> Recorded data:
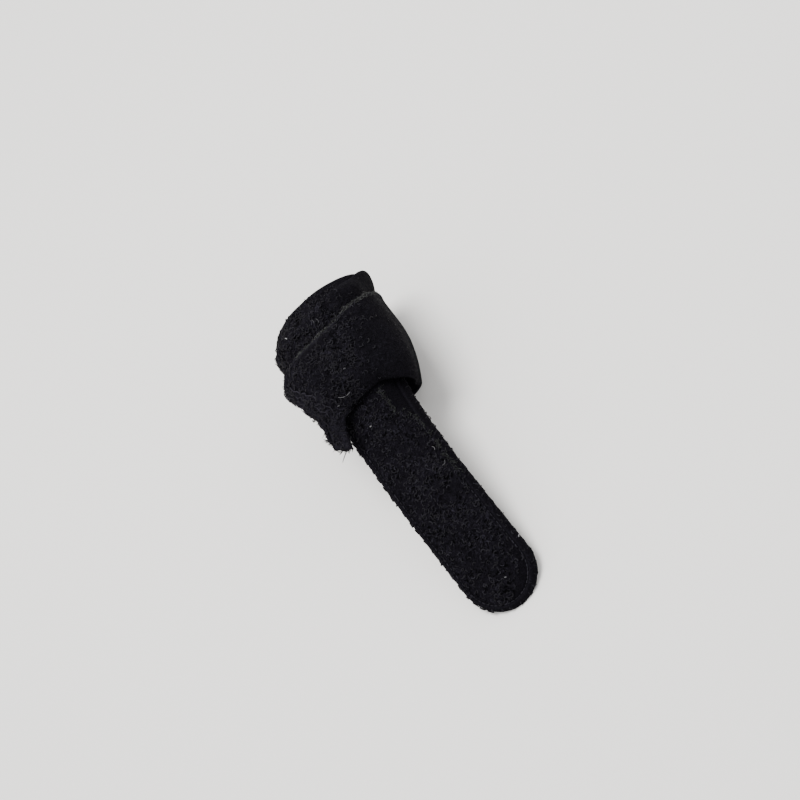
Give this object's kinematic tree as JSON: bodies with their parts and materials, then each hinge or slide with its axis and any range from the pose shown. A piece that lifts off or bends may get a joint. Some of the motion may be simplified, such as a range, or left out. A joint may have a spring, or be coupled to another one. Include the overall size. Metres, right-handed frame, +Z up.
{
  "type": "finger splint",
  "caption": "Finger splint: a flat padded tongue with a brushed loop-fabric strap wound round its end, holding a finger-sized hollow.",
  "frame": {"origin": "on the floor under the middle of the bounding box", "axes": "+X along the splint from the wound strap to the tongue's round tip, +Y across it, +Z up from the floor it lies on"},
  "size_m": [0.0924, 0.0322, 0.0346],
  "materials": {
    "tongue_cloth": "brushed, matt",
    "strap_cloth": "brushed loop, matt",
    "hook_tape": "hook tape, matt"
  },
  "bodies": {
    "root": {"tongue": "tongue_cloth", "strap": "strap_cloth", "hook_tab": "hook_tape"}
  },
  "joints": []
}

> What you have to do:
Reproduce the listing above word for word.

> Answer to this task:
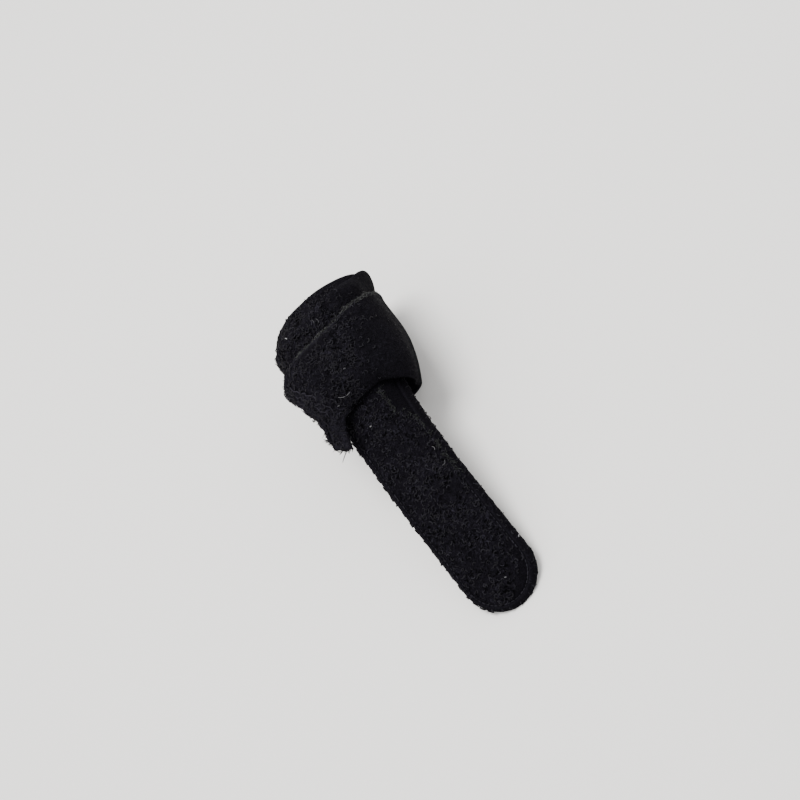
Give this object's kinematic tree as JSON: bodies with their parts and materials, then each hinge or slide with its axis and any range from the pose shown. A piece that lifts off or bends may get a joint. Some of the motion may be simplified, such as a range, or left out. A joint may have a spring, or be coupled to another one. Include the overall size. Metres, right-handed frame, +Z up.
{
  "type": "finger splint",
  "caption": "Finger splint: a flat padded tongue with a brushed loop-fabric strap wound round its end, holding a finger-sized hollow.",
  "frame": {"origin": "on the floor under the middle of the bounding box", "axes": "+X along the splint from the wound strap to the tongue's round tip, +Y across it, +Z up from the floor it lies on"},
  "size_m": [0.0924, 0.0322, 0.0346],
  "materials": {
    "tongue_cloth": "brushed, matt",
    "strap_cloth": "brushed loop, matt",
    "hook_tape": "hook tape, matt"
  },
  "bodies": {
    "root": {"tongue": "tongue_cloth", "strap": "strap_cloth", "hook_tab": "hook_tape"}
  },
  "joints": []
}